**Data shown:**
⟨
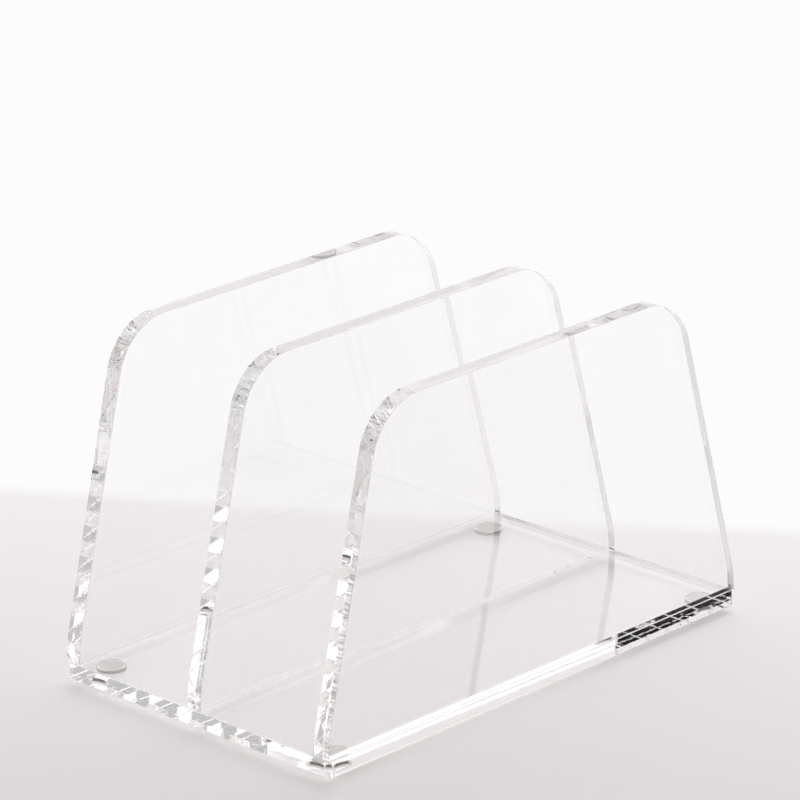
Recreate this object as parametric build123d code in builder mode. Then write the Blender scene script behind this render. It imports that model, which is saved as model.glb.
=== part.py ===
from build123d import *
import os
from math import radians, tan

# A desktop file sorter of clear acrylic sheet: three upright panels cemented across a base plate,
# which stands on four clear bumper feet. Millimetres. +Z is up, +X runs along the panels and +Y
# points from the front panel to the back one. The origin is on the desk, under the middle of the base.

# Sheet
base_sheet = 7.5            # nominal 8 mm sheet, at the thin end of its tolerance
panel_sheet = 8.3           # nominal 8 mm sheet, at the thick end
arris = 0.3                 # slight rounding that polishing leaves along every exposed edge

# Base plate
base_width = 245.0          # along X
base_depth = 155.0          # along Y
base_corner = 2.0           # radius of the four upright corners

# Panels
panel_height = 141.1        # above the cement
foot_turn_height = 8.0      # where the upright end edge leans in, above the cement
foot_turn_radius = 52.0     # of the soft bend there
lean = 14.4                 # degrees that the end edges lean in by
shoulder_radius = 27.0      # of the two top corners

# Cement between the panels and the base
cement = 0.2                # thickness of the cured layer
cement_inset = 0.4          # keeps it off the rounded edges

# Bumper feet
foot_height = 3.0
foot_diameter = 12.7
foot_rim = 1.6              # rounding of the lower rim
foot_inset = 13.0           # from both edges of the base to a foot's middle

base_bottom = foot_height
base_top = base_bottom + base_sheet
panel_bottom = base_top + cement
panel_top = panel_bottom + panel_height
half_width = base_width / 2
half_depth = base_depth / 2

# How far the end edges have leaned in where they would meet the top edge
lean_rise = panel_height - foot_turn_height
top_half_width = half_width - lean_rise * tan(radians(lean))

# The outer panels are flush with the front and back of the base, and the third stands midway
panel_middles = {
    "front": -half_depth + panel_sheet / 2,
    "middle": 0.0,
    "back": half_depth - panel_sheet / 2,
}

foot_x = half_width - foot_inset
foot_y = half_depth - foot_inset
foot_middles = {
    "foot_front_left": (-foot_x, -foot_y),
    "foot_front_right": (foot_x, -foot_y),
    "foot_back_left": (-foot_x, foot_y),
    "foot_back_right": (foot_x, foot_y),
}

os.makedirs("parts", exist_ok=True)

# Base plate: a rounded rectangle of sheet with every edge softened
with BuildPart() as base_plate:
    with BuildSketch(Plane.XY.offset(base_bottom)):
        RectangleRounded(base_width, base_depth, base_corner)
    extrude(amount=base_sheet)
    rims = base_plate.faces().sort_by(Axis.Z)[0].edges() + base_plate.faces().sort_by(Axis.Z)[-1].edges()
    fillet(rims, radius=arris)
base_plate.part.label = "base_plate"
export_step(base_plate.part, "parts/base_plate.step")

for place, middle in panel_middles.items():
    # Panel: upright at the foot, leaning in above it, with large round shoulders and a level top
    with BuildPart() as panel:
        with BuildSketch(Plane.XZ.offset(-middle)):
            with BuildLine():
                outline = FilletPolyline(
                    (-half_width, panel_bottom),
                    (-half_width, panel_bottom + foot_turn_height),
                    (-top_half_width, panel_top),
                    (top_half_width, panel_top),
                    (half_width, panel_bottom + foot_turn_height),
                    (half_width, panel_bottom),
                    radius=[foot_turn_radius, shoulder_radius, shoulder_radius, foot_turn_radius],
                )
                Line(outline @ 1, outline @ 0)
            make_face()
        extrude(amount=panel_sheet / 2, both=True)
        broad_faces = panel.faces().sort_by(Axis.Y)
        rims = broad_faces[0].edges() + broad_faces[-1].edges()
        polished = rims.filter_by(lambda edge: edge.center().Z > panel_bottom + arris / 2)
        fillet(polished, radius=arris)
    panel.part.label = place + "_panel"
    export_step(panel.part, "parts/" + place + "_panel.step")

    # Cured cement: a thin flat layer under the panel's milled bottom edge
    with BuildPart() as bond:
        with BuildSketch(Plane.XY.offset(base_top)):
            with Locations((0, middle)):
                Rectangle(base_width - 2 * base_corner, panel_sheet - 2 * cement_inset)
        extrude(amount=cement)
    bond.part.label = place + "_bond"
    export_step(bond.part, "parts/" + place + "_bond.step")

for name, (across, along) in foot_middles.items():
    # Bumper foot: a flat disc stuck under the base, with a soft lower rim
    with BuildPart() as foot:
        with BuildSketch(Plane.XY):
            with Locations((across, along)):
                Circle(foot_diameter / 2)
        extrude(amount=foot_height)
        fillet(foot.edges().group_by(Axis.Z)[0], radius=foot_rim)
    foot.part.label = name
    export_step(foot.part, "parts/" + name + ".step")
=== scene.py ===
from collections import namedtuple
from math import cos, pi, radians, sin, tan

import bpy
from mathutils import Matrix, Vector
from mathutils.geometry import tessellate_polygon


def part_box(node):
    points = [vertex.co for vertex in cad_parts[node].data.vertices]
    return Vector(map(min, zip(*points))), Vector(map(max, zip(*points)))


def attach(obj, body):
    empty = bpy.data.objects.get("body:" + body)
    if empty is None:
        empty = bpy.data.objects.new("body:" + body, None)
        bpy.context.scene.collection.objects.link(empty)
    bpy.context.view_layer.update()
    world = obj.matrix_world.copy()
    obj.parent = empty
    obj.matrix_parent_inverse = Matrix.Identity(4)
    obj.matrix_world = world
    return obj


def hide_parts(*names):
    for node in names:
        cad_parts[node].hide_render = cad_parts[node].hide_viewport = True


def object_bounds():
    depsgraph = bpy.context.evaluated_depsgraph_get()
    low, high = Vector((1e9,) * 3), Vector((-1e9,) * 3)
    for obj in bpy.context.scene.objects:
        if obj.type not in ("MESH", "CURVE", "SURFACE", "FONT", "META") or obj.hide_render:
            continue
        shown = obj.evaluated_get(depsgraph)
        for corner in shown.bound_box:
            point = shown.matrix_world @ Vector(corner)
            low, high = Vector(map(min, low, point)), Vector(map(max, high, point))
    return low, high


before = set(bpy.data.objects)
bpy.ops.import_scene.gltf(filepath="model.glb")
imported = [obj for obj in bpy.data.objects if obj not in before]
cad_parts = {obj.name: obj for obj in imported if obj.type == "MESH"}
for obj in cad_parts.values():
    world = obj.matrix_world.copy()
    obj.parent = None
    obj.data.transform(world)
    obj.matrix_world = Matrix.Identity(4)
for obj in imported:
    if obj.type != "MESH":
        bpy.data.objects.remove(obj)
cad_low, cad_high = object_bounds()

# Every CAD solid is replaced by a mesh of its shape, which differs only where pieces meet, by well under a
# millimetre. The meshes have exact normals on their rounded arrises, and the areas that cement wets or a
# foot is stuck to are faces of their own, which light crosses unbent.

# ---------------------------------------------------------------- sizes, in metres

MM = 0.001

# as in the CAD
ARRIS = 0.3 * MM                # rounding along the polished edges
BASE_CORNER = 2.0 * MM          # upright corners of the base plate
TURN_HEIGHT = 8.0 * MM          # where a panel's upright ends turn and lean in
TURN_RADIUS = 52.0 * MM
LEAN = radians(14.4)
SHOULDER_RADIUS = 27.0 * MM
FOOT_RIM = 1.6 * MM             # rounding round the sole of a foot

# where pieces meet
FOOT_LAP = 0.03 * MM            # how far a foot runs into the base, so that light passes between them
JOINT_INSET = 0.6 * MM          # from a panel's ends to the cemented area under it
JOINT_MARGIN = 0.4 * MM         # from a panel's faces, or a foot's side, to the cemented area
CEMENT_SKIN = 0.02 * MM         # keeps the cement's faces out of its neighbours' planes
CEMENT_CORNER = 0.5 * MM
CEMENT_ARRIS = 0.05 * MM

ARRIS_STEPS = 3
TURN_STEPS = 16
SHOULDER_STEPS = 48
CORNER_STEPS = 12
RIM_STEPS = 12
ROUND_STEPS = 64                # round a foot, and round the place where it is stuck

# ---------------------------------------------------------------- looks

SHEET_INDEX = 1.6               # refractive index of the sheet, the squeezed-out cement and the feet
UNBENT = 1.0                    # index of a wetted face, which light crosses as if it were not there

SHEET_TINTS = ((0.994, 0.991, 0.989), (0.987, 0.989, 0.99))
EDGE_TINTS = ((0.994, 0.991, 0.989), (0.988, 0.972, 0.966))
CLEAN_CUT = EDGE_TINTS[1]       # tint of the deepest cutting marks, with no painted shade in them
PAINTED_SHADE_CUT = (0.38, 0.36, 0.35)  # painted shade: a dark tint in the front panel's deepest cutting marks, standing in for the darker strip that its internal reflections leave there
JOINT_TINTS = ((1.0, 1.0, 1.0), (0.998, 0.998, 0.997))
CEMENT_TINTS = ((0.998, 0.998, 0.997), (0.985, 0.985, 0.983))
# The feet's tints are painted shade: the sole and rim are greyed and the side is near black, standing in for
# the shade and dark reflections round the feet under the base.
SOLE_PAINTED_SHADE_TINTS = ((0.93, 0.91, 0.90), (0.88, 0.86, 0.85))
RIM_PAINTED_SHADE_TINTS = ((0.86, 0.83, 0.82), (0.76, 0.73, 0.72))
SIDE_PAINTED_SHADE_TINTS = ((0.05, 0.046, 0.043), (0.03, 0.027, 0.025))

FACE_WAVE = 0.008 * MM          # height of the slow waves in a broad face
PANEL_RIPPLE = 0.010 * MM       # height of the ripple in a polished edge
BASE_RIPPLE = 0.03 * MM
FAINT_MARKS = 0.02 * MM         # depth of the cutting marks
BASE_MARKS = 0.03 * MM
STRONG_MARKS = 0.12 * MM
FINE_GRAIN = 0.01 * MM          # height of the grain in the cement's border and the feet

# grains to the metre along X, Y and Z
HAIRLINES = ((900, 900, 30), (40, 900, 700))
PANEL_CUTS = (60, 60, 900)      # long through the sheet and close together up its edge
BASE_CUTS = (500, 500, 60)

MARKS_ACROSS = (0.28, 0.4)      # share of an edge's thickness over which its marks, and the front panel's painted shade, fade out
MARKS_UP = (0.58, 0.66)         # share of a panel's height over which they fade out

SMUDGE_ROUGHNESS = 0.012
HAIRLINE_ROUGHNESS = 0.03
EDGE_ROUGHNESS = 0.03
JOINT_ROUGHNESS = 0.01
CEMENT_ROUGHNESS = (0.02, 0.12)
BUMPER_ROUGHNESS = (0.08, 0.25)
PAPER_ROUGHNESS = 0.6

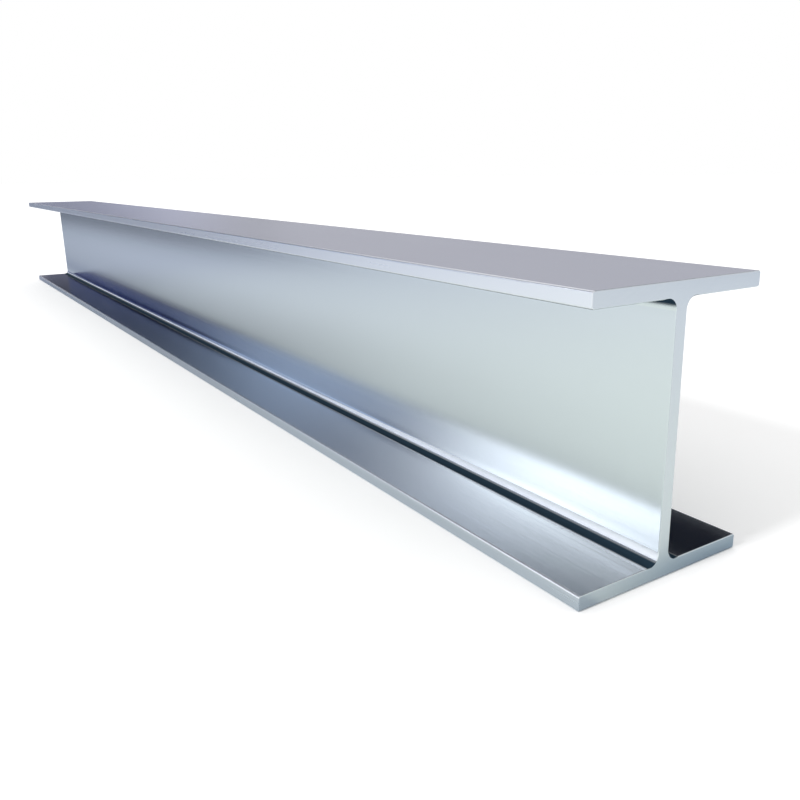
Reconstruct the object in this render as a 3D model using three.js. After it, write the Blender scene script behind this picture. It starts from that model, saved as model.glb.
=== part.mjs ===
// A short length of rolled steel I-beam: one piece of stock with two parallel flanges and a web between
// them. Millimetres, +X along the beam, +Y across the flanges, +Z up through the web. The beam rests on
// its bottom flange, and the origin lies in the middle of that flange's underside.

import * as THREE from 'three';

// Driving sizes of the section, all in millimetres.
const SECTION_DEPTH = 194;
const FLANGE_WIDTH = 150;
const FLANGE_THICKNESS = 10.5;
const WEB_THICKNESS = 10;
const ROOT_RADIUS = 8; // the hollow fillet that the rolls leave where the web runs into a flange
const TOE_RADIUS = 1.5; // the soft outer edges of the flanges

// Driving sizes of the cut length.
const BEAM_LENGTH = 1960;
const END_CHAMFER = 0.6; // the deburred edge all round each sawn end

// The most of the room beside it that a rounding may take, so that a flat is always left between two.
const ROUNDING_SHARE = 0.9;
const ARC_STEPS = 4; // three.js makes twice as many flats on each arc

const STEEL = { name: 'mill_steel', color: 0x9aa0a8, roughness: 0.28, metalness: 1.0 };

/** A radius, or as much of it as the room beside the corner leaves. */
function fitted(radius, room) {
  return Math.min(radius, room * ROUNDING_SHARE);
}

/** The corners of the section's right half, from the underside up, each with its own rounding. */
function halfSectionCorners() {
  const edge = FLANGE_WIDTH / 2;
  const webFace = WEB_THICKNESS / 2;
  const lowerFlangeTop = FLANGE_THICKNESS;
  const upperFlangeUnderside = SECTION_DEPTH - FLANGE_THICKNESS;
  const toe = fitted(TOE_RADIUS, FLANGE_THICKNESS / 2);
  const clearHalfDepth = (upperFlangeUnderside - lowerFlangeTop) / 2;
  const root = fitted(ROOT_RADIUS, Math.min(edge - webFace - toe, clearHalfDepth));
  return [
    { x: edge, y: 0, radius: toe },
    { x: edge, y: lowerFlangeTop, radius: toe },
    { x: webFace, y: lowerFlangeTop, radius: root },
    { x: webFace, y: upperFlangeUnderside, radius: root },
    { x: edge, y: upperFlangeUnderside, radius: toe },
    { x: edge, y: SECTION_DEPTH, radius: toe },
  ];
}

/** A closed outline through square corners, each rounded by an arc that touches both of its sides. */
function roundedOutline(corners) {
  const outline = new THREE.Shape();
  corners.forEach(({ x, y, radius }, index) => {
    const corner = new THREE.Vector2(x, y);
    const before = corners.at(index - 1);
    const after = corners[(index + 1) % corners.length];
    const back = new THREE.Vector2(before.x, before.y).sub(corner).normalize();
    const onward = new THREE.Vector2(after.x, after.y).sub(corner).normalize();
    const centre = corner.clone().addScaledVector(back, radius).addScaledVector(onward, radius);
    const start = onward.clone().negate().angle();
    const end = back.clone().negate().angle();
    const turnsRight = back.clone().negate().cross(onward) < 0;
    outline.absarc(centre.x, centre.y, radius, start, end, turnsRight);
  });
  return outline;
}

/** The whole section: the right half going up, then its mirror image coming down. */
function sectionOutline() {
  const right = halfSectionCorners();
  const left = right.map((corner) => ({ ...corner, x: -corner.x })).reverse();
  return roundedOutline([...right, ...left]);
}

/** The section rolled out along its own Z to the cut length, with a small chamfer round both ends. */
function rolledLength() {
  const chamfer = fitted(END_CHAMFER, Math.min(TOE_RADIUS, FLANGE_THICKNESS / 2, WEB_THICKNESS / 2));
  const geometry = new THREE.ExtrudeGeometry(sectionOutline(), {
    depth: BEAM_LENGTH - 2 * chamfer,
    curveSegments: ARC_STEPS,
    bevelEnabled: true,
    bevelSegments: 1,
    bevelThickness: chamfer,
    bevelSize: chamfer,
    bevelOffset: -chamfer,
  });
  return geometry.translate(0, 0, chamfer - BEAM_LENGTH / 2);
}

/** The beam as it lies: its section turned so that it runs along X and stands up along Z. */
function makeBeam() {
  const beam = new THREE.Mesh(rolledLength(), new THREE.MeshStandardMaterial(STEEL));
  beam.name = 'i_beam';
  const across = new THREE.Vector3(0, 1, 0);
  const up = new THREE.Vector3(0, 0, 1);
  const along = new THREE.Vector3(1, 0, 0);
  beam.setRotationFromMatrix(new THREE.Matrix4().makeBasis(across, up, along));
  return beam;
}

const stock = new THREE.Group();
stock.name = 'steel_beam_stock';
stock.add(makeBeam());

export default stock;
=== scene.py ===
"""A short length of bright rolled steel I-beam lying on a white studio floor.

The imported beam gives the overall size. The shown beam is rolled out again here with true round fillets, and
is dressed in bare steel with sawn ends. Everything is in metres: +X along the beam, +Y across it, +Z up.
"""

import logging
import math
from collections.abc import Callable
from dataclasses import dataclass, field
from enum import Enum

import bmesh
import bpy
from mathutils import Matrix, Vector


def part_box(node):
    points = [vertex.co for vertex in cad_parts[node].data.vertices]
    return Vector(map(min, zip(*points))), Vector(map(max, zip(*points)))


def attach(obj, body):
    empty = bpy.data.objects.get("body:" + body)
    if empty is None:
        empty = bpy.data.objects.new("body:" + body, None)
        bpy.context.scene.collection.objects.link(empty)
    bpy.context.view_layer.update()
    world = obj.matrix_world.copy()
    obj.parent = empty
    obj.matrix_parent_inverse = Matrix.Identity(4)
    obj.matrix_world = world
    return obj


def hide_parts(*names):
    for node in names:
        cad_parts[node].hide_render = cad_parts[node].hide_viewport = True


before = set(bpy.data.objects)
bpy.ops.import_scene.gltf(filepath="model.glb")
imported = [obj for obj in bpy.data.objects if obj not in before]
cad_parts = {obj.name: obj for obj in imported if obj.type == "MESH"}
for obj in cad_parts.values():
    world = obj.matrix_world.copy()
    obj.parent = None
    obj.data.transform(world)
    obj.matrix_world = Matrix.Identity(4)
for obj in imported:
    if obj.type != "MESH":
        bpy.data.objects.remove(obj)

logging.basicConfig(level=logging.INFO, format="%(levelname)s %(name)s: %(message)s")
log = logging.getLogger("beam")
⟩
Quote the records above from their first line through the line containing "four upright corners", both ends included.

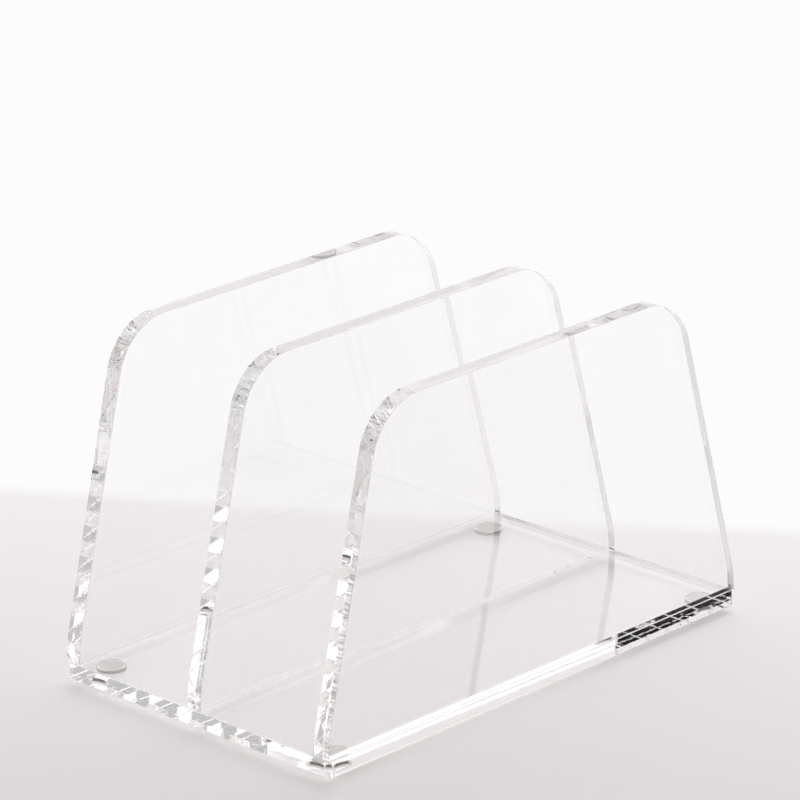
Recreate this object as parametric build123d code in builder mode. Then write the Blender scene script behind this render. It imports that model, which is saved as model.glb.
=== part.py ===
from build123d import *
import os
from math import radians, tan

# A desktop file sorter of clear acrylic sheet: three upright panels cemented across a base plate,
# which stands on four clear bumper feet. Millimetres. +Z is up, +X runs along the panels and +Y
# points from the front panel to the back one. The origin is on the desk, under the middle of the base.

# Sheet
base_sheet = 7.5            # nominal 8 mm sheet, at the thin end of its tolerance
panel_sheet = 8.3           # nominal 8 mm sheet, at the thick end
arris = 0.3                 # slight rounding that polishing leaves along every exposed edge

# Base plate
base_width = 245.0          # along X
base_depth = 155.0          # along Y
base_corner = 2.0           # radius of the four upright corners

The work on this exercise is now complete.